You've seen one reviewer put a preamp in his system and say, "This thing is the state of the art; it's the most wonderful thing I've ever heard," and the next reviewer puts it in his system and says, "What? Is this guy deaf? This is the biggest piece of crap I have ever heard!" Well, they both heard what they heard but one perhaps used better power cords with it, maybe used some resonance control, his rack was better, his system was different than the other man's and that's part of the reason right there. For instance, that's why Omega Mikro makes two power cords, a red and a blue one. Because it depends on how the component's power transformers were directionally wired. To get a perfect power cord match with this component, you have to listen to both power cords which are identical except for being wired in opposite directions. And there's a big difference between the two. Right and wrong is easy to tell. So that's the way we did it.

What was the evolution of your turntable design?
The first prototype was at the 1996 Stereophile show in New York. We cast 46 different marble bases before we had one we could use and paint. We built the table, listened to it for 30 minutes, packed it up and left for the show just in the nick of time. That table sat on our Valid Points, had no cueing, no arm damping, no motor controller and the arm was still aluminum. We were voted Best Sound of Show by 70% of the press, a 'must see' room, and we came in number three in first-place public votes – and no one knew who Walker Audio was before that event.

We developed the carbon fiber arm next, then the adjustable clamping and cueing. Then came the Precision Motor Controller and the Ultimate Motor Controller and then the automatic air suspension – and that was a killer. You wouldn't believe what we went through. It took six months just to settle on how many suspension units we'd use, at what sizes, where to locate them and what types of materials to use to couple them to the table. It took another six months to develop the unique under-the-table damping chambers and air distribution system.

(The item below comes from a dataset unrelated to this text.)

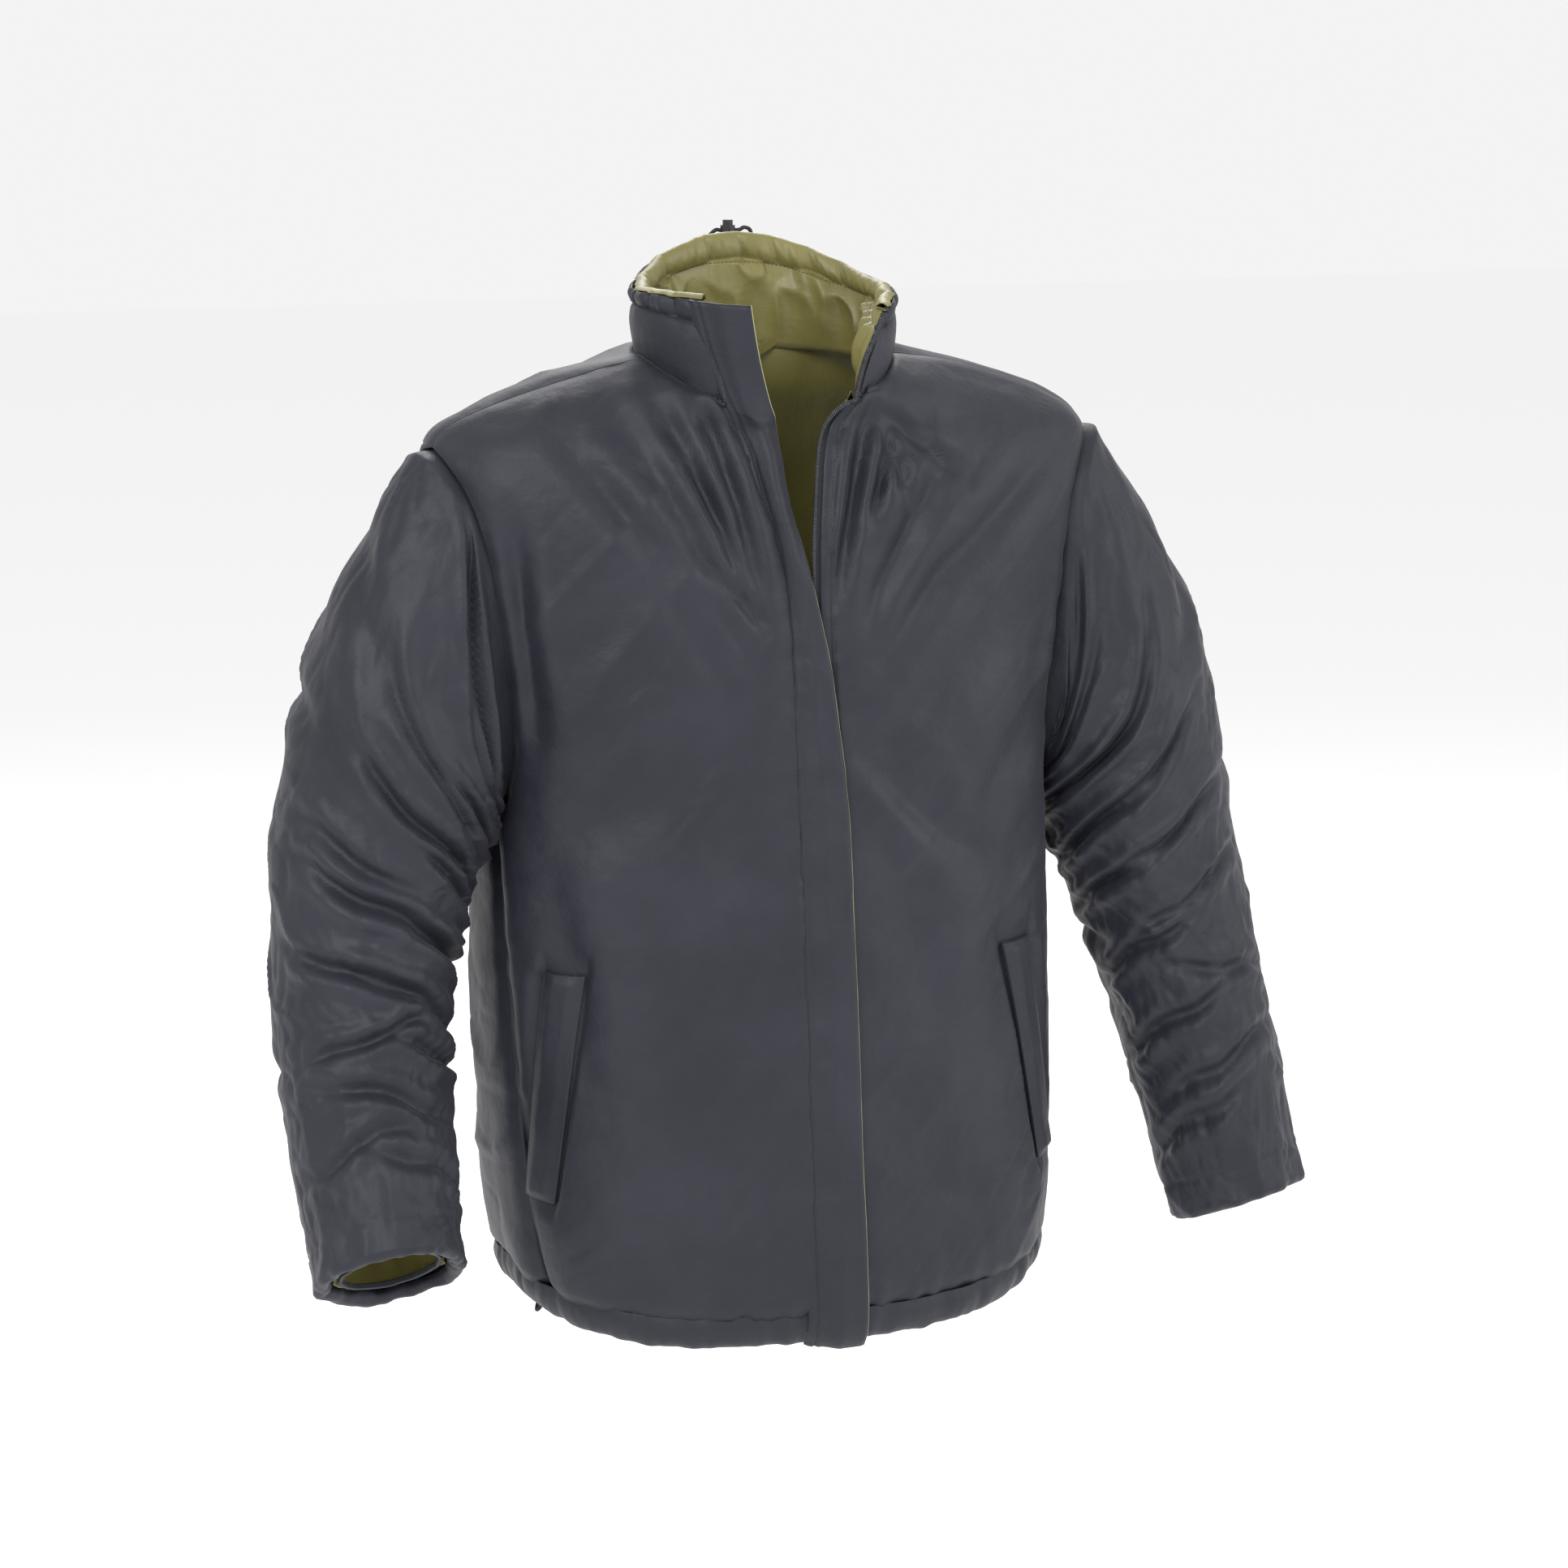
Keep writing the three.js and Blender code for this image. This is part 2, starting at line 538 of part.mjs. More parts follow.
// One face of the slider: way is -1 outside the jacket and 1 inside it.
function sliderFace(way) {
  const out = SLIDER.gap / 2 + SLIDER.plate / 2;
  const plate = box(SLIDER.width, SLIDER.plate, SLIDER.length, 0, way * out, 0);
  const lips = [-1, 1].map((x) => box(0.8, 1.1, SLIDER.length, x * 4.4, way * 1.65, 0));
  const crown = box(2.4, 2.9, 7, 0, way * (SLIDER.pivotOut - 0.15), SLIDER.pivotUp);
  const pinHole = new THREE.CylinderGeometry(1, 1, 4, 12).rotateZ(Math.PI / 2);
  pinHole.translate(0, way * SLIDER.pivotOut, SLIDER.pivotUp);
  return cut(join(plate, ...lips, crown), pinHole);
}

function pullTab(way) {
  const [y, z] = [way * SLIDER.pivotOut, SLIDER.pivotUp];
  const pin = new THREE.CylinderGeometry(0.7, 0.7, 6, 10).rotateZ(Math.PI / 2).translate(0, y, z);
  const arms = [-1, 1].map((x) => box(1.2, 1.4, 9, x * 2.5, y, z - 3.8));
  const outline = new THREE.Shape().absarc(0, 0, 3.1, Math.PI, 2 * Math.PI);
  outline.lineTo(3.1, PULL_LENGTH - 11).lineTo(-3.1, PULL_LENGTH - 11);
  const blade = new THREE.ExtrudeGeometry(outline, { depth: 1.4, bevelEnabled: false, curveSegments: 8 });
  blade.rotateX(Math.PI / 2).translate(0, y + 0.7, z - PULL_LENGTH + 3.1);
  const slot = box(2.6, 4, 5, 0, y, z - PULL_LENGTH + 5);
  return cut(join(pin, ...arms, blade), slot);
}

function addZip() {
  addZipSide('right');
  addZipSide('left');
  const slider = chainGroup(SLIDER_Z);
  const post = box(SLIDER.post, SLIDER.gap + 1, 4, 0, 0, 3.5);
  add('zip_slider', join(sliderFace(-1), sliderFace(1), post), BLACK_METAL, slider);
  add('zip_pull_outer', pullTab(-1), BLACK_METAL, slider);
  add('zip_pull_inner', pullTab(1), BLACK_METAL, slider);
  const foot = chainGroup(ZIP_BOTTOM.z - 6);
  const retainer = cut(box(5, 5, 9, -3.3, 0, 0), box(2.6, 2.6, 20, -2.3, 0, 4));
  add('zip_retainer_box', retainer, BLACK_PLASTIC, foot);
  add('zip_insertion_pin', box(1.8, 1.8, 10, 1.9, 0, 0.2), BLACK_PLASTIC, foot);
}

// The storm flap, sewn along one edge to the wearer's right front and lying over the zip.
function addFlap() {
  const surface = (u, level) => {
    return frontPoint(lerp(alongLine(FLAP_SEAM, level), alongLine(FLAP_EDGE, level), u), level);
  };
  const lift = (u) => lerp(...FLAP_LIFT, THREE.MathUtils.smoothstep(u, 0, 0.4));
  const faces = [(u) => lift(u) + FLAP_THICK, lift];
  const columns = [0, 0.2, 0.4, 1];
  const lower = steps(HEM_LEVEL + 0.02, FLAP_SPLIT - 0.003, 5);
  const upper = [FLAP_SPLIT + 0.003, 5.1, 5.6, 6.4, 7.2, 8.1, 9, 10, 10.6, 11.2, 11.6, COLLAR_TOP - 0.02];
  const tools = [...panelBlocks, hemBlock, collarBlock, ...tapeBlocks];
  const fitted = (levels) => trimmed(sheet(surface, columns, levels, faces), ...tools);
  add('storm_flap_lower', fitted(lower), CHARCOAL);
  add('storm_flap_upper', fitted(upper), CHARCOAL);
}

// ---- pockets and hem ----------------------------------------------------------------------------

function addPocket(side) {
  const { topAngle, bottomAngle } = POCKETS[side];
  const way = side === 'left' ? 1 : -1;
  const mouth = (level) => {
    return lerp(bottomAngle, topAngle, (level - POCKET_LEVELS[0]) / (POCKET_LEVELS[1] - POCKET_LEVELS[0]));
  };
  const welt = (u, level) => bodyPoint(mouth(level) + WELT_WIDTH * (way > 0 ? u : u - 1), level);
  const cloth = sheet(welt, steps(0, 1, 2), steps(...POCKET_LEVELS, 4), [2.6, -0.5]);
  add(`pocket_welt_${side}`, trimmed(cloth, ...panelBlocks), CHARCOAL);
  const reach = 30;
  const bag = (u, level) => {
    const back = mouth(level);
    return bodyPoint(way > 0 ? lerp(back - reach, back, u) : lerp(back, back + reach, u), level);
  };
  const levels = steps(CASING_TOP + 0.1, POCKET_LEVELS[1] + 0.1, 4);
  const [, surface, , columns] = PANELS[way > 0 ? 2 : 1];
  const neighbour = ([top, bottom]) => {
    return sheet(surface, steps(0, 1, columns), panelLevels, [top + GAP, bottom - GAP]);
  };
  const plies = sheet(bag, steps(0, 1, 4), levels, POCKET_LAYER);
  add(`pocket_bag_${side}`, trimmed(plies, neighbour(PADDING), neighbour(LINING)), OLIVE);
}

// A point on the axis of one of the two eyelets in the hem casing's inner ply.
function hemEyeletPoint(way, depth) {
  const { slope, along } = hemFrame();
  const inward = slope.clone().cross(along);
  return { inward, point: hemPlace(way * 2 * LOCK.strands, 0, 0).addScaledVector(inward, depth) };
}

function hemEyelet(way) {
  const { inward, point } = hemEyeletPoint(way, -LINING[1] + EYELET_SEAT);
  return eyelet(point, inward);
}

function addHem() {
  const ply = 1;
  const block = sheet(hemSurface, hemColumns, [HEM_LEVEL, CASING_TOP], [0, LINING[1]]);
  const insideColumns = [-0.001, ...hemColumns.slice(1, -1), 1.001];
  const insideRows = [0.07, CASING_TOP, CASING_TOP + 0.1];
  const inside = sheet(hemSurface, insideColumns, insideRows, [-ply, LINING[1] + ply]);
  const eyelets = [-1, 1].map(hemEyelet);
  add('hem_casing', cut(block, inside, ...eyelets.map(([hole]) => hole)), CHARCOAL);
  add('hem_eyelet_front', eyelets[1][1], BLACK_METAL);
  add('hem_eyelet_rear', eyelets[0][1], BLACK_METAL);
  const route = hemColumns.map((u) => {
    const share = clamp(u, 0.01, 0.99);
    const [bottom, top] = [HEM_LEVEL, CASING_TOP].map((l) => lifted(hemSurface, share, l, LINING[1] / 2));
    return bottom.lerp(top, HEM_EYELET_LEVEL);
  });
  add('hem_drawcord', straightTube(route, CORD_RADIUS), BLACK_CORD);
}

// ---- cord locks and loops -----------------------------------------------------------------------

// A cord lock: a barrel along X with a sprung button at +X, and two cord strands through it along Z.
function addLock(name, group) {
  const barrel = (radius, from, to) => {
    return new THREE.CylinderGeometry(radius, radius, to - from, 16).rotateZ(-Math.PI / 2)
      .translate((from + to) / 2, 0, 0);
  };
  const outer = LOCK.bore + LOCK.wall;
  const slot = box(LOCK.slot[0], LOCK.slot[1], 20);
  const shell = cut(barrel(outer, LOCK.back, LOCK.front), barrel(LOCK.bore, LOCK.back + 1.6, 20), slot);
  const cap = barrel(LOCK.plunger, LOCK.front - 0.6, LOCK.front + 4);
  const rails = cut(barrel(LOCK.plunger, -6.6, LOCK.front), box(9.5, LOCK.slot[1], 20, 0.65));
  const spring = [];
  const turns = 2;
  const travel = { from: -9.6, to: -7.4, radius: 2.6, wire: 0.35 };
  for (let k = 0; k <= turns * 8; k += 1) {
    const a = (2 * Math.PI * k) / 8;
    const x = lerp(travel.from, travel.to, k / (turns * 8));
    spring.push(new THREE.Vector3(x, travel.radius * Math.cos(a), travel.radius * Math.sin(a)));
  }
  add(`${name}_body`, shell, BLACK_PLASTIC, group);
  add(`${name}_button`, join(cap, rails), BLACK_PLASTIC, group);
  add(`${name}_spring`, tube(spring, travel.wire, 20, 6), STEEL, group);
}

function addCollarLoop() {
  const group = new THREE.Group();
  group.position.copy(COLLAR_LOCK);
  // barrel upright with its button on top, strands running sideways
  group.rotation.y = -Math.PI / 2;
  jacket.add(group);
  addLock('collar_cord_lock', group);
  const { x, y, z } = COLLAR_LOCK;
  const [outer, inner] = COLLAR_EYELETS.map((share) => collarEyelet(share).place.x);
  const out = (share, distance) => {
    const { place, outward } = collarEyelet(share);
    return place.addScaledVector(outward, distance).toArray();
  };
  const points = [
    out(COLLAR_EYELETS[0], -0.9), out(COLLAR_EYELETS[0], 4), [outer + 0.6, y - 0.6, 89], [outer + 3, y, 95],
    [outer + 9, y, z + 2.4], [x - 6, y, z + LOCK.strands], [x, y, z + LOCK.strands],
    [x + 9, y, z + 2.3], [x + 13, y, z + 4], [x + 17.6, y, z + 2.4], [x + 18.8, y, z - 2.2],
    [x + 15.6, y, z - 5], [x + 11.6, y, z - 3], [x + 8, y, z - 2.2], [x, y, z - LOCK.strands],
    [x - 5.5, y, z - 2.6], [inner - 0.4, y, z - 6], [inner, y - 0.6, z - 11],
    out(COLLAR_EYELETS[1], 4), out(COLLAR_EYELETS[1], -0.9),
  ].map((p) => new THREE.Vector3(...p));
  add('collar_cord_loop', tube(points, CORD_RADIUS, 38), BLACK_CORD);
}

// The hem loop's frame: a point of the hem, the way along it, up it, and the level way into the jacket.
function hemFrame() {
  const corner = (column, level) => hemSurface((HEM_LOOP_COLUMN + column) / HEM_COLUMNS, level);
  const middle = (level) => corner(-0.5, level).lerp(corner(0.5, level), 0.5);
  const [bottom, top] = [middle(HEM_LEVEL), middle(CASING_TOP)];
  const along = corner(0.5, CASING_TOP).sub(corner(-0.5, CASING_TOP)).setZ(0).normalize();
  const slope = top.clone().sub(bottom).normalize();
  return { base: bottom.lerp(top, HEM_EYELET_LEVEL), along, slope, inward: UP.clone().cross(along) };
}

// A point given by its distances along the hem, into the jacket and up from the loop's frame.
function hemPlace(along, inward, up) {
  const frame = hemFrame();
  const point = frame.base.addScaledVector(frame.along, along);
  return point.addScaledVector(frame.inward, inward).addScaledVector(UP, up);
}

function addHemLoop() {
  const frame = hemFrame();
  const group = new THREE.Group();
  group.position.copy(hemPlace(0, HEM_LOCK.inward, HEM_LOCK.up));
  group.quaternion.setFromRotationMatrix(new THREE.Matrix4().makeBasis(frame.along, frame.inward, UP));
  jacket.add(group);
  addLock('hem_cord_lock', group);
  const { inward, up } = HEM_LOCK;
  const strand = (way) => [
    hemEyeletPoint(way, -LINING[1] - 1).point, hemEyeletPoint(way, -LINING[1] + 4).point,
    ...[
      [1.9 * way * LOCK.strands, 19, 5.4], [1.2 * way * LOCK.strands, inward - 0.6, 4.6],
      [way * LOCK.strands, inward, 0], [way * LOCK.strands, inward, up], [way * LOCK.strands, inward, up - 7],
      [way * 3.2, inward - 0.8, up - 11.5], [way * 3.4, inward - 2.4, up - 15.4],
    ].map((p) => hemPlace(...p)),
  ];
  const bottom = hemPlace(0, inward - 4, up - 18.6);
  const route = [...strand(-1), bottom, ...strand(1).reverse()];
  add('hem_cord_loop', tube(route, CORD_RADIUS, 38), BLACK_CORD);
}

// The hanger loop inside the back of the neck.
function addHanger() {
  const strap = (u, v) => {
    const x = lerp(HANGER.halfLength, -HANGER.halfLength, u);
    const bow = Math.sin(Math.PI * u);
    const wall = bodyRing(NECK_LEVEL);
    const y = wall.centre + wall.depth * Math.sqrt(1 - (x / wall.width) ** 2) - 11 - HANGER.stand * bow;
    return new THREE.Vector3(x, y, HANGER.z + HANGER.width * (v - 0.5) - HANGER.drop * bow);
  };
  add('hanger_loop', sheet(strap, steps(0, 1, 12), [0, 1], [0.6, -0.6]), BLACK_CORD);
}

addPanels();
addSleeve('right');
addSleeve('left');
addCollar();
addZip();
addFlap();
addPocket('right');
addPocket('left');
addHem();
addCollarLoop();
addHemLoop();
addHanger();

export default jacket;
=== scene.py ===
"""Padded reversible jacket: cloth, padding, seams, zip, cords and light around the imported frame."""
import math
import bpy
import bmesh
import numpy as np
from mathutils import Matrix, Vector


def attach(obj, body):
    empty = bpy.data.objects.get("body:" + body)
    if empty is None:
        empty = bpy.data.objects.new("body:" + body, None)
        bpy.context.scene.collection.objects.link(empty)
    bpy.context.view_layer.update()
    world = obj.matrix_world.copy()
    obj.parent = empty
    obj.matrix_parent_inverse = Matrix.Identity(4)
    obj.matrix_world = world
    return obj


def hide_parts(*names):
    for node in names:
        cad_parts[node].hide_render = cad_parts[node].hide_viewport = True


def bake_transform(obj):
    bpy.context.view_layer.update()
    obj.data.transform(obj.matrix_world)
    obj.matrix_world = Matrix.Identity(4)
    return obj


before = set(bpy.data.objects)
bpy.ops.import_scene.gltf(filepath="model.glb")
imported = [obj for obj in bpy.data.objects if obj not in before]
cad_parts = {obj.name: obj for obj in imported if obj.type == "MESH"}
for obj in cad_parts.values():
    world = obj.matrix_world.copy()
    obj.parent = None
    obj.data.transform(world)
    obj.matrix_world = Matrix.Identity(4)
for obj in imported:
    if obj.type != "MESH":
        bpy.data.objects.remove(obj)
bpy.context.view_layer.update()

# ---- the jacket's own measures, in millimetres, as its solids have them --------------------------

MM = 0.001

# Rings round the body, from hem to neck: height, half width, depth in front, depth behind, the power of
# its roundness, how much of its depth the front sinks by, how much the back rises by.
BODY_RINGS = np.array([
    [-709, 201, 152, 132, 2.5, 0, 0],
    [-684, 213, 161, 140, 2.5, 0, 0],
    [-600, 221, 151.5, 142, 2.5, 0, 0],
    [-450, 221, 134.3, 140, 2.5, 0, 0],
    [-310, 217, 118.2, 136, 2.6, 0, 0],
    [-200, 234, 105.5, 130, 2.7, 0.02, 0],
    [-100, 251, 94, 116, 2.6, 0.06, 0.02],
    [-46, 258, 78, 96, 2.3, 0.14, 0.03],
    [-20, 226, 68, 84, 2.0, 0.22, 0.03],
    [0, 170, 70, 82, 1.9, 0.32, 0.04],
    [14, 118, 76, 84, 1.9, 0.42, 0.06],
    [20, 98, 79, 83, 2.0, 0.54, 0.08],
])
# Levels count these rings. The collar goes on from NECK to TOP, and the hem casing is below CASING.
NECK, TOP, ARMPIT, SHOULDER, CASING = 11, 12, 3.95, 7, 1
HEM_SIDE_LIFT = 20
COLLAR = dict(width=99, depth=78, height=64, back_rise=33, front_drop=6, end_drop=12)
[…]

We built 50 prototypes and all testing was by ear.

So was it a series of evolutionary steps with a Proscenium Bronze, Silver, Gold....
We did make two silver turntables. One was a prototype that a guy bought real cheap - you know, we more or less gave it to him. The second Silver was bought by a man who became involved with a divorce and had to sell it. That's the one Dr. Bill Gaw from EnjoyTheMusic bought. His does not have air suspension but it's been otherwise upgraded to the latest specs. We only make one model now.

The number of incremental changes that have occurred over the past five years - could you put a number on how many -- dozens? -- just to give some idea ...


Probably about 25, I would say. Most of those tables have all the new upgrades in it.
So these upgrades were retrofittable?
Yes, they are retro-fittable and most of the tables in the market have been updated to current specs with the exception of maybe three or four, perhaps five. One thing we discovered right away is that adjustable VTA during play is probably one of the worst things you could ever put on a tone arm.


Why? I loved it on the Graham arm and it spoiled me. The ability to adjust VTA while playing is certainly convenient.

Well if you notice, when you adjust some arms while they're playing and you run the adjustment up and down from top to bottom over the whole range, you'll notice some differences but it's not huge. You change the butt of the VTA on our table 1/1000th of an inch and you can hear it plain as day. It's enormous but every time you set the VTA, it's locked in place. The arm cannot flex or move. To adjust an arm during play, something has to be left loose so the arm itself is wobbly. When you're talking about trying to read information in a groove that operates down into the micron size, iron-clad stability is critical. If you leave an arm loose enough for VTA adjustment during play, it will flex and you will lose dynamics, information etc. You just give up too much music for a few minutes of convenience.